My thoughts on this are: For 1) the fact that James Dean and Charlie Sheen tend to evoke the same kind of understanding of a rebel bad-boy archetype, there are certain universally understood images that don't need much further explanation. For 2) the answer to #1 applies, this time about the same universally understood images carrying through time. (In 50 years there'll be another James or Charlie.) About 3) I'm not so sure, although I believe this has been done before. You're setting up an expectation that the reader already has about X person, i.e. the charming, handsome doctor is Clooney or Dempsey, rather than the troubled bad boy Dean or Sheen, and vice versa. When people picture Julia Roberts they don't think shocking or exotic, like Madonna; nor do they have an image of the Girl Next Door when thinking of the Material Girl. And so on. Unlike a blog or website where there's a picture of the actual person being used, something like this, I would consider to be a description of a character who is like that person or exhibits similar traits or has a similar profession/personality/evokes a similar image of said person's public or "fictional" persona. (Clooney isn't a doctor, but he played one on TV.)
What are your thoughts? As I wrote in the other thread, I tend to gravitate towards the more escapist, light-hearted YA stuff (like Meg Cabot and Anne Brasheares rather than Suzanne Collins or even Stephanie Meyer), a lot of which is considered "chick lit" and both, too, being escapist "popcorn literature" tend to be more visual and make use of elements of the pop-culture spectrum, like the escapism found in movies and TV. Can someone maybe point out some examples of other books where something like this is in play, i.e. the writer had a specific actor/politician/athlete/other public figure in mind when crafting his/her character(s), and/or examples of the "name-dropping" style of description I wrote about above? On the Road maybe not a good example, since Kerouac was already friends with Ginsberg and Cassady, the inspiration for other characters in the book. The "James Dean" image sure comes about in Twilight, with Edward, and I know Nick Hornby once famously said that when he wrote High Fidelity, "it was like John Cusack was reading my book." (Bruce Springsteen has a cameo in both the film and the book, too.)
Anything else, or other comments to offer?
Maybe because I'm one of those who's been "poisoned" by movies, TV and other media, when I'm writing or coming up with a story I tend to have a specific person in mind as who I feel best fits the "role," as though it were a movie or TV adaptation. So as I wrote in the other thread, an example would be if I were writing Catcher in the Rye in the '80s as a (muuuuuch) milder American Psycho, in which case the bad-boy teenage rebel Caulfield would be the bad-boy teenage rebel Charlie Sheen. Were it still the '50s, easily James Dean, Elvis, Marlon Brando or Sal Mineo would be candidates for the role, if it were optioned as a screenplay.
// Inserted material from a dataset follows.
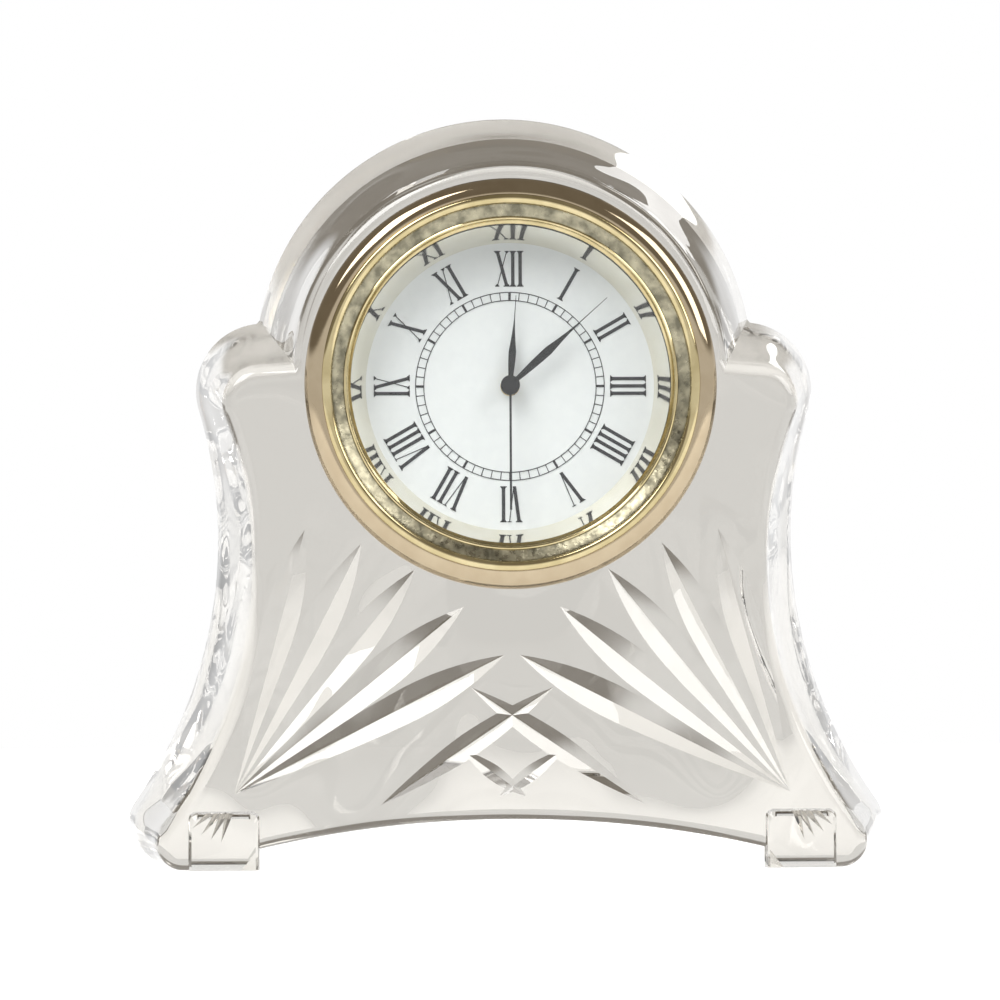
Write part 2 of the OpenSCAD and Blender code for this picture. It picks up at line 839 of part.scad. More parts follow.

As such, I find it difficult to "describe" the characters any more, or even try to work out what I'd say, than "dark, brooding, and always in trouble, young, handsome, brilliant -- and headed for disaster, he was a 'rebel without a cause,' the James Dean of his neighborhood, the Charlie Sheen of his family." Or "The new doctor on the cardiac wing made hearts skip a beat and blood pressure leave the stratosphere, every bit a George Clooney or Patrick Dempsey." Something like that. Or without the names, just a visual image I've got in my head that then doesn't translate to the page. It's as if I can see X actor/musician/athlete/politician (public figure) in the role, and I end up just writing dialogue, knowing how X person acts, talks, dresses, their public personae and/or what they're known for in film/albums/sports/politics (etc.).
But I read somewhere that this is not a good idea, that 1) the readers should have their own image, based on either a little more original description or something generic enough that they can fill in their own details; 2) X public figure may not be as well known in 20 or 30 years, and the image would get lost in translation (and the story somewhat dated as a result); and 3) this might open the door for a lawsuit, even if you're not saying anything bad, but you're using X public figure's "likeness" without his/her permission, one of the very same reasons you can't Google-Images a picture of Sheen or Clooney and put it up for free on a blog or website.
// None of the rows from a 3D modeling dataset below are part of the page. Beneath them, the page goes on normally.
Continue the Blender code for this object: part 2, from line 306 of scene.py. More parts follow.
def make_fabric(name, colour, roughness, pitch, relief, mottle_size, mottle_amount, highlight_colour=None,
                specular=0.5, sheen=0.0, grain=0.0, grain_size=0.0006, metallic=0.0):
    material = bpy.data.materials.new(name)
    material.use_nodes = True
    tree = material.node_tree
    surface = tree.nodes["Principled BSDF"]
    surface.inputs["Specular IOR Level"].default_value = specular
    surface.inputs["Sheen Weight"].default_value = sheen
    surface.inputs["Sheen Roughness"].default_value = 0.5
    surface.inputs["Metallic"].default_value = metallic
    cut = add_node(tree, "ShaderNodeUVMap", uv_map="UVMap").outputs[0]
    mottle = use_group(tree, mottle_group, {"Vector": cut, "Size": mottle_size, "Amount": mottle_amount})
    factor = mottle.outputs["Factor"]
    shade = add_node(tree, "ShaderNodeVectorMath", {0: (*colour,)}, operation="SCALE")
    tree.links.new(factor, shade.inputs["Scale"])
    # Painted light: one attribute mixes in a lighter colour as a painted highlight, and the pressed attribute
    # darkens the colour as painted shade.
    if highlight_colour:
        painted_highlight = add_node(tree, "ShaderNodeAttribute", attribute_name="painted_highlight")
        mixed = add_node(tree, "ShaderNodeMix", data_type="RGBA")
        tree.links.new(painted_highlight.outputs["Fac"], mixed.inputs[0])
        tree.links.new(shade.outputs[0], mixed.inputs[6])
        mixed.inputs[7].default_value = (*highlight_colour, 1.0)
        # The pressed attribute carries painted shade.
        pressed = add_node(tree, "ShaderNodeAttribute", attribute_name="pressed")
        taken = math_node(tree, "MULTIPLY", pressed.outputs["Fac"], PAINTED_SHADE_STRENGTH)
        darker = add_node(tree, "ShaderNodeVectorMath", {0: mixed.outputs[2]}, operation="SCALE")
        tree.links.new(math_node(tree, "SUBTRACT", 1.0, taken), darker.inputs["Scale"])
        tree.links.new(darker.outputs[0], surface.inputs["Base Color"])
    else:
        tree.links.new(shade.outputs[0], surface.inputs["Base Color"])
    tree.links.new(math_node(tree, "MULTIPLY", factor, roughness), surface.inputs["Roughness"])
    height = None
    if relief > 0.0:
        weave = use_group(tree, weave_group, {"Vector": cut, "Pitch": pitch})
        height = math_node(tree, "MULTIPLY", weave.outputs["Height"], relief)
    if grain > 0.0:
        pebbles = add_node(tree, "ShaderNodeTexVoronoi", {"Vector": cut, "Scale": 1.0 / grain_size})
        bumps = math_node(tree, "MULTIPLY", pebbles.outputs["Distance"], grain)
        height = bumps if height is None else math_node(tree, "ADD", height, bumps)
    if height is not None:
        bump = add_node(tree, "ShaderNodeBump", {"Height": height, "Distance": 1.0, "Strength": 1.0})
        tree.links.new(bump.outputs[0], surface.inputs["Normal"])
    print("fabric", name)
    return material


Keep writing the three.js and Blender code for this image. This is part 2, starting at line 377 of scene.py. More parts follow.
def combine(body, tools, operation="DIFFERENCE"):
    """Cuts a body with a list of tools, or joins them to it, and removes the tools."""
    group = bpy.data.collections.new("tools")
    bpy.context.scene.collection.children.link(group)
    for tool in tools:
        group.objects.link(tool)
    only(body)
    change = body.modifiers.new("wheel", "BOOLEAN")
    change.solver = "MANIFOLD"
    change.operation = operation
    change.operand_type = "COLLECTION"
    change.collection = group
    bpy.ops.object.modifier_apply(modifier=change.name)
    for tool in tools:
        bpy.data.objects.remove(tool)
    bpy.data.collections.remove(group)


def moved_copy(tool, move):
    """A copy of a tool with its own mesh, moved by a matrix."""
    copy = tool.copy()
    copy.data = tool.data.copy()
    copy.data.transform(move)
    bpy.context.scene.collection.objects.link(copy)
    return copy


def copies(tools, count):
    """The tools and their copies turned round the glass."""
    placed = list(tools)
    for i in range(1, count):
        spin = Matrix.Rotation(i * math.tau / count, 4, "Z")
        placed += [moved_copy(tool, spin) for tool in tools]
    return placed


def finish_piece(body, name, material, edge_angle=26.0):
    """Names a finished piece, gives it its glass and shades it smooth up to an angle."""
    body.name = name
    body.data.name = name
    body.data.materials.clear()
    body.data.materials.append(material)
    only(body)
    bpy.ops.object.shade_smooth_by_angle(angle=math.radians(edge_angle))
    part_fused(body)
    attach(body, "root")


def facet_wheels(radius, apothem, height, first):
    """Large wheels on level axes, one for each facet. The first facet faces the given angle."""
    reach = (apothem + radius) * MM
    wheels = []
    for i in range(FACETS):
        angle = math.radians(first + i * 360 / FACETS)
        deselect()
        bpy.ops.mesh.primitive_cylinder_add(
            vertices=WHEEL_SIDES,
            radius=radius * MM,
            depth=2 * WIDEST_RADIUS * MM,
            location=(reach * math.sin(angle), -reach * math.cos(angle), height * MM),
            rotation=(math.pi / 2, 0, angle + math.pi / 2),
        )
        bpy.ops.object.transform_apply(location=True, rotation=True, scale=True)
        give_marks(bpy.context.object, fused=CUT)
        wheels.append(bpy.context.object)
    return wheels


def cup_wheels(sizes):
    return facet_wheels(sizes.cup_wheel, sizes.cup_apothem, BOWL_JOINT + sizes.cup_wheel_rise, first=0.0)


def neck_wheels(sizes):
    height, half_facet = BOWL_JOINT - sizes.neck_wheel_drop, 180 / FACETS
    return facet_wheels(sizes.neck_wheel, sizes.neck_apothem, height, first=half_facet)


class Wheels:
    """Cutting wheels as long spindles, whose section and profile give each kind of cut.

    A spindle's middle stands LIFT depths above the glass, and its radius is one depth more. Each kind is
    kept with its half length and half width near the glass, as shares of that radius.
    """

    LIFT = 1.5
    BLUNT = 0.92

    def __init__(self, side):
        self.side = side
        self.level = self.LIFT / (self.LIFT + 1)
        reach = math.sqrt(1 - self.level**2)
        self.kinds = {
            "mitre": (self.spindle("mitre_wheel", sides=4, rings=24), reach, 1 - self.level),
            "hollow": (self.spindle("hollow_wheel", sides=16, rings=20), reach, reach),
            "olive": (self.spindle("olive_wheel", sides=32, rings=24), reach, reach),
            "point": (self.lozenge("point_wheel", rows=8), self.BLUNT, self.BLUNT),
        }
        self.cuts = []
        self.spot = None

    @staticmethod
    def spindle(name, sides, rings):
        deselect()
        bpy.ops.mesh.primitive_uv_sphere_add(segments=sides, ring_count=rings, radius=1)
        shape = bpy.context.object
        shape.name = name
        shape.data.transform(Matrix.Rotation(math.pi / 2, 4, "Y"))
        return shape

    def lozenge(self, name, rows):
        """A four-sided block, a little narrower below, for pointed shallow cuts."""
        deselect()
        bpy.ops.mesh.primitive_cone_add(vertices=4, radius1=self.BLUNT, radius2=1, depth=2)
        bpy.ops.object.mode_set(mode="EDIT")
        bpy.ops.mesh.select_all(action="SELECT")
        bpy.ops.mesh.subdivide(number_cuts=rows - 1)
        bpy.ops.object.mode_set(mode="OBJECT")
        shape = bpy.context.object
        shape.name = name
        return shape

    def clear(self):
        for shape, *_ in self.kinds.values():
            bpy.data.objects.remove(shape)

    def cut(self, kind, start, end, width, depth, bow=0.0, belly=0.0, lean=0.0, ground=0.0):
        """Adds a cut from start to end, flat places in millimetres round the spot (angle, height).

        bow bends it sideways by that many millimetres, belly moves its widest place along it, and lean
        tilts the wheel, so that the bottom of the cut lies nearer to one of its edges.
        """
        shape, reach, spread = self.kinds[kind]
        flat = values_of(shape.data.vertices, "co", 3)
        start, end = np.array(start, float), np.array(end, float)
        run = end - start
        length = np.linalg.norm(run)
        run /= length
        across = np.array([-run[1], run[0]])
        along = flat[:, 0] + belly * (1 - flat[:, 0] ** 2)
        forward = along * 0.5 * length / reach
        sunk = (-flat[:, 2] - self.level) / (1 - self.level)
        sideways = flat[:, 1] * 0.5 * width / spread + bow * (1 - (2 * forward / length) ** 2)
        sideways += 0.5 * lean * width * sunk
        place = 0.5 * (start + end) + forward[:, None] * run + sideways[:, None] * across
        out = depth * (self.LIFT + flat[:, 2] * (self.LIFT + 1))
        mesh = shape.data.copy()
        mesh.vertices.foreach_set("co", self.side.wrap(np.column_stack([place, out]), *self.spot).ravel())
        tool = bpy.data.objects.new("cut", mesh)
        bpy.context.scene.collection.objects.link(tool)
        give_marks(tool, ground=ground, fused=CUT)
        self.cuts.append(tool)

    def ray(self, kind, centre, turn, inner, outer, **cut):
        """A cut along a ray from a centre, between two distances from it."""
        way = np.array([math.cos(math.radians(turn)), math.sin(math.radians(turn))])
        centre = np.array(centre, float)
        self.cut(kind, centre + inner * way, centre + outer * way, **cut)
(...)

My thoughts on this are: For 1) the fact that James Dean and Charlie Sheen tend to evoke the same kind of understanding of a rebel bad-boy archetype, there are certain universally understood images that don't need much further explanation. For 2) the answer to #1 applies, this time about the same universally understood images carrying through time. (In 50 years there'll be another James or Charlie.) About 3) I'm not so sure, although I believe this has been done before. You're setting up an expectation that the reader already has about X person, i.e. the charming, handsome doctor is Clooney or Dempsey, rather than the troubled bad boy Dean or Sheen, and vice versa. When people picture Julia Roberts they don't think shocking or exotic, like Madonna; nor do they have an image of the Girl Next Door when thinking of the Material Girl. And so on. Unlike a blog or website where there's a picture of the actual person being used, something like this, I would consider to be a description of a character who is like that person or exhibits similar traits or has a similar profession/personality/evokes a similar image of said person's public or "fictional" persona. (Clooney isn't a doctor, but he played one on TV.)
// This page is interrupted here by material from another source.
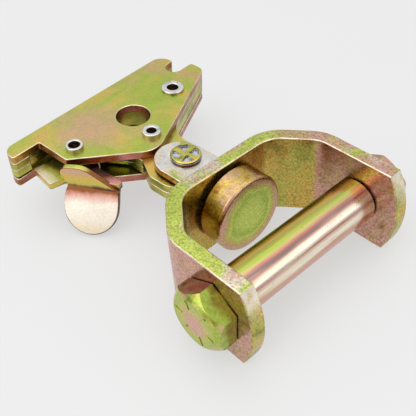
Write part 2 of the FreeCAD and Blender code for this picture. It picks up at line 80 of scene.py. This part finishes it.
# ---- material building blocks -------------------------------------------------------
class Graph:
    """Short names for wiring one material's nodes."""

    def __init__(self, name):
        self.material = bpy.data.materials.new(name)
        self.material.use_nodes = True
        self.tree = self.material.node_tree
        self.shader = self.tree.nodes["Principled BSDF"]
        self.place = self.tree.nodes.new("ShaderNodeTexCoord")

    def node(self, kind, **settings):
        made = self.tree.nodes.new(kind)
        for key, value in settings.items():
            setattr(made, key, value)
        return made

    def link(self, source, target):
        self.tree.links.new(source, target)

    def spread(self, scale):
        mapping = self.node("ShaderNodeMapping")
        mapping.inputs["Scale"].default_value = scale
        self.link(self.place.outputs["Object"], mapping.inputs["Vector"])
        return mapping.outputs["Vector"]

    def noise(self, size, detail=3.0, stretch=(1, 1, 1), shift=0.0, rough=0.55, warp=0.0):
        """Noise whose features are about size metres across."""
        scale = tuple(1 / (size * s) for s in stretch)
        made = self.node("ShaderNodeTexNoise", noise_dimensions="4D")
        made.inputs["W"].default_value = shift
        made.inputs["Scale"].default_value = 1.0
        made.inputs["Detail"].default_value = detail
        made.inputs["Roughness"].default_value = rough
        made.inputs["Distortion"].default_value = warp
        self.link(self.spread(scale), made.inputs["Vector"])
        return made.outputs["Fac"]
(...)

What are your thoughts? As I wrote in the other thread, I tend to gravitate towards the more escapist, light-hearted YA stuff (like Meg Cabot and Anne Brasheares rather than Suzanne Collins or even Stephanie Meyer), a lot of which is considered "chick lit" and both, too, being escapist "popcorn literature" tend to be more visual and make use of elements of the pop-culture spectrum, like the escapism found in movies and TV. Can someone maybe point out some examples of other books where something like this is in play, i.e. the writer had a specific actor/politician/athlete/other public figure in mind when crafting his/her character(s), and/or examples of the "name-dropping" style of description I wrote about above? On the Road maybe not a good example, since Kerouac was already friends with Ginsberg and Cassady, the inspiration for other characters in the book. The "James Dean" image sure comes about in Twilight, with Edward, and I know Nick Hornby once famously said that when he wrote High Fidelity, "it was like John Cusack was reading my book." (Bruce Springsteen has a cameo in both the film and the book, too.)
Anything else, or other comments to offer?